Far from dismissing the significance of potential disasters, the lead-up has its own dangers, and they are very real.

Factors such as the nature of those signs, who interprets them, what kind of power resides in those who perceive them, and to what extent do oppositions manifest - they all form a mixture which in itself creates precarious scenarios.

Any system exists because by and large it has settled itself into a state of interdependence with its environment. Change any one component and the effects are situated within the same mutuality that allowed the system to perform in the first place. The over-riding effect of the change is not so much derived from one component's nature, but the wider dynamics that result from a destroyed status-quo. It is here that the more real danger lies.

Nor is such a shift of concern a matter of convenience, not wanting to think about what a world-wide drought would mean for example.
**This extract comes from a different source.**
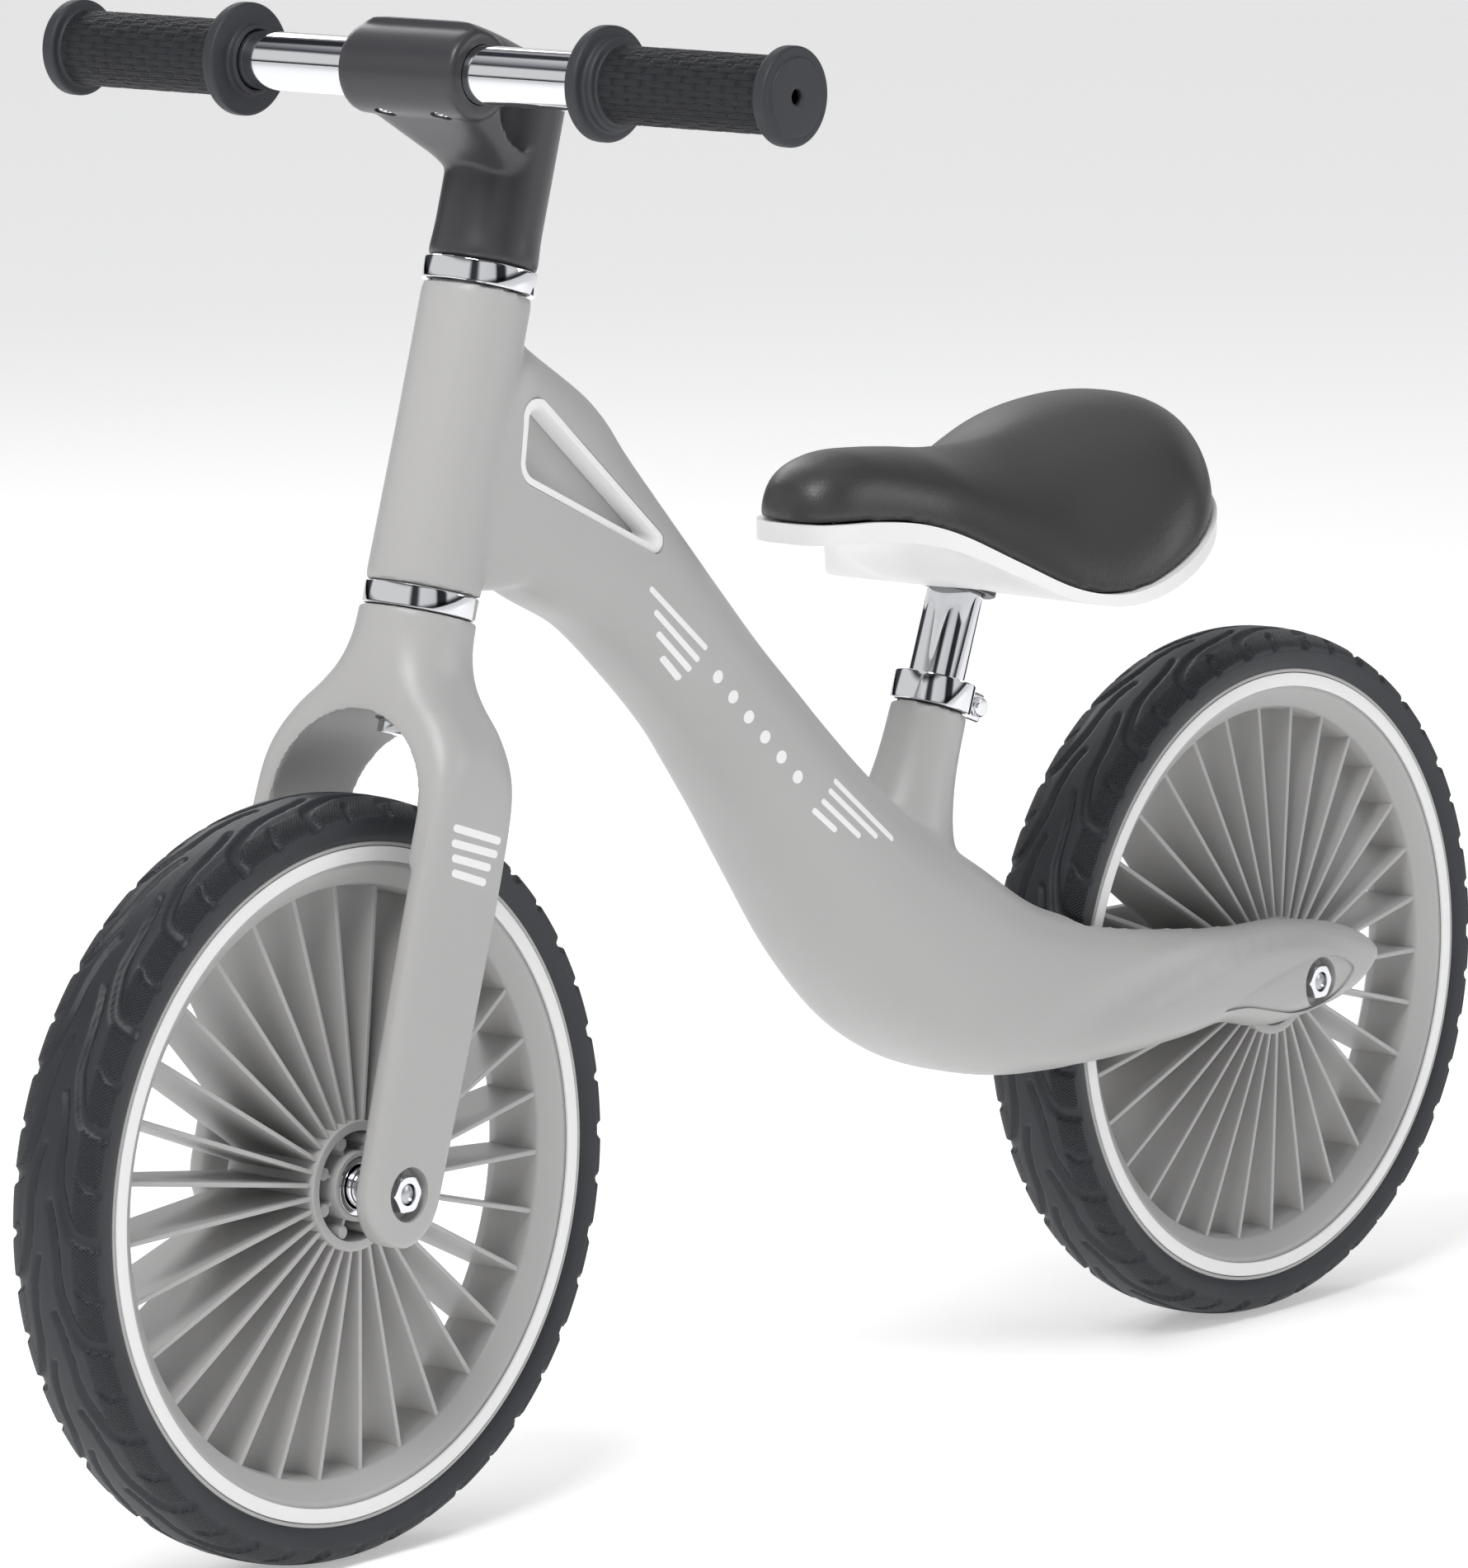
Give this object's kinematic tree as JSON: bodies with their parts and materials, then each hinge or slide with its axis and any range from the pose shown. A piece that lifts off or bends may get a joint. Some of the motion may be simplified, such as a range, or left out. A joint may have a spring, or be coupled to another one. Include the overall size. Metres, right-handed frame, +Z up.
{
  "type": "balance bike",
  "caption": "Child's pedal-less bicycle with a moulded frame, bladed wheels, foam tyres, a turning fork and bar, and a padded saddle on a sliding post.",
  "frame": {"origin": "on the ground, halfway between the wheel axles, in the middle plane", "axes": "+X towards the rear wheel, +Y to the rider's right, +Z up"},
  "size_m": [0.86, 0.3624, 0.5766],
  "materials": {
    "grey_nylon": "moulded glass-filled nylon, satin",
    "white_plastic": "moulded, satin",
    "stem_nylon": "moulded, satin",
    "grip_rubber": "moulded with a basket pattern",
    "tyre_foam": "solid foam with a moulded tread",
    "saddle_skin": "fine-grained polyurethane skin on foam",
    "chrome": "polished chrome plate",
    "zinc_steel": "zinc plated",
    "black_plastic": "moulded"
  },
  "bodies": {
    "frame": {"frame": "grey_nylon", "window_trim_left": "white_plastic", "window_trim_right": "white_plastic", "head_cup_lower": "chrome", "head_cup_upper": "chrome", "headset_bearing_lower": "zinc_steel", "headset_bearing_upper": "zinc_steel", "seat_clamp": "chrome", "seat_clamp_bolt": "chrome", "seat_clamp_nut": "chrome", "seat_tube_sleeve": "black_plastic", "rear_axle": "zinc_steel", "rear_cone_left": "chrome", "rear_cone_right": "chrome", "rear_locknut_left": "zinc_steel", "rear_locknut_right": "zinc_steel", "rear_nut_left": "chrome", "rear_nut_right": "chrome"},
    "steering": {"fork": "grey_nylon", "steerer_tube": "zinc_steel", "steerer_bolt": "chrome", "stem_nut": "zinc_steel", "stem": "stem_nylon", "handlebar": "chrome", "grip_left": "grip_rubber", "grip_right": "grip_rubber", "stem_screw_left": "chrome", "stem_screw_right": "chrome", "front_axle": "zinc_steel", "front_cone_left": "chrome", "front_cone_right": "chrome", "front_locknut_left": "zinc_steel", "front_locknut_right": "zinc_steel", "front_nut_left": "chrome", "front_nut_right": "chrome"},
    "front_wheel": {"front_tyre": "tyre_foam", "front_rim": "grey_nylon", "front_trim_left": "white_plastic", "front_trim_right": "white_plastic", "front_bearing_left": "chrome", "front_bearing_right": "chrome"},
    "rear_wheel": {"rear_tyre": "tyre_foam", "rear_rim": "grey_nylon", "rear_trim_left": "white_plastic", "rear_trim_right": "white_plastic", "rear_bearing_left": "chrome", "rear_bearing_right": "chrome"},
    "seat": {"seat_post": "chrome", "seat_post_collar": "black_plastic", "saddle_base": "white_plastic", "saddle_pad": "saddle_skin", "saddle_bolt": "zinc_steel"}
  },
  "joints": [
    {"name": "steer", "type": "hinge", "parent": "frame", "child": "steering", "pos_m": [-0.285, 0, 0.145], "axis": [0.279, 0, 0.9603], "continuous": true},
    {"name": "front_wheel_spin", "type": "hinge", "parent": "steering", "child": "front_wheel", "pos_m": [-0.285, 0, 0.145], "axis": [0, 1, 0], "continuous": true},
    {"name": "rear_wheel_spin", "type": "hinge", "parent": "frame", "child": "rear_wheel", "pos_m": [0.285, 0, 0.145], "axis": [0, 1, 0], "continuous": true},
    {"name": "seat_height", "type": "slide", "parent": "frame", "child": "seat", "axis": [0.3486, 0, 0.9373], "range_m": [-0.03, 0.045]}
  ]
}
In principle the interrelationships between pollution, industry and the oceans (even assuming that film was possible) are a function of complex systems, and so their step-by-step mitigating effects will play themselves out regardless of our judgmental interpretation of them.

As potentially pro-active beings humans have the capacity to abstract and think through the possibilities on offer. To put it mildly, it makes sense to use this capacity and consider any signs in terms of their perceived meaning by a particular demographic, culture or religion.

In the face of the current challenges it is not good enough to resort to more of the same; as if money spent so far should be augmented by even larger sums, as if already coercive governance should increase its pressure even more, as if one demographic's status inviting the allocation of resources should inevitably be cemented even further within a society's perception of itself.

All those responses belong to conventional situations. They become useless if not dangerous if applied to a newly emerging realm of the unfamiliar, a space where the possible gets redefined and where the impossible becomes part of existence.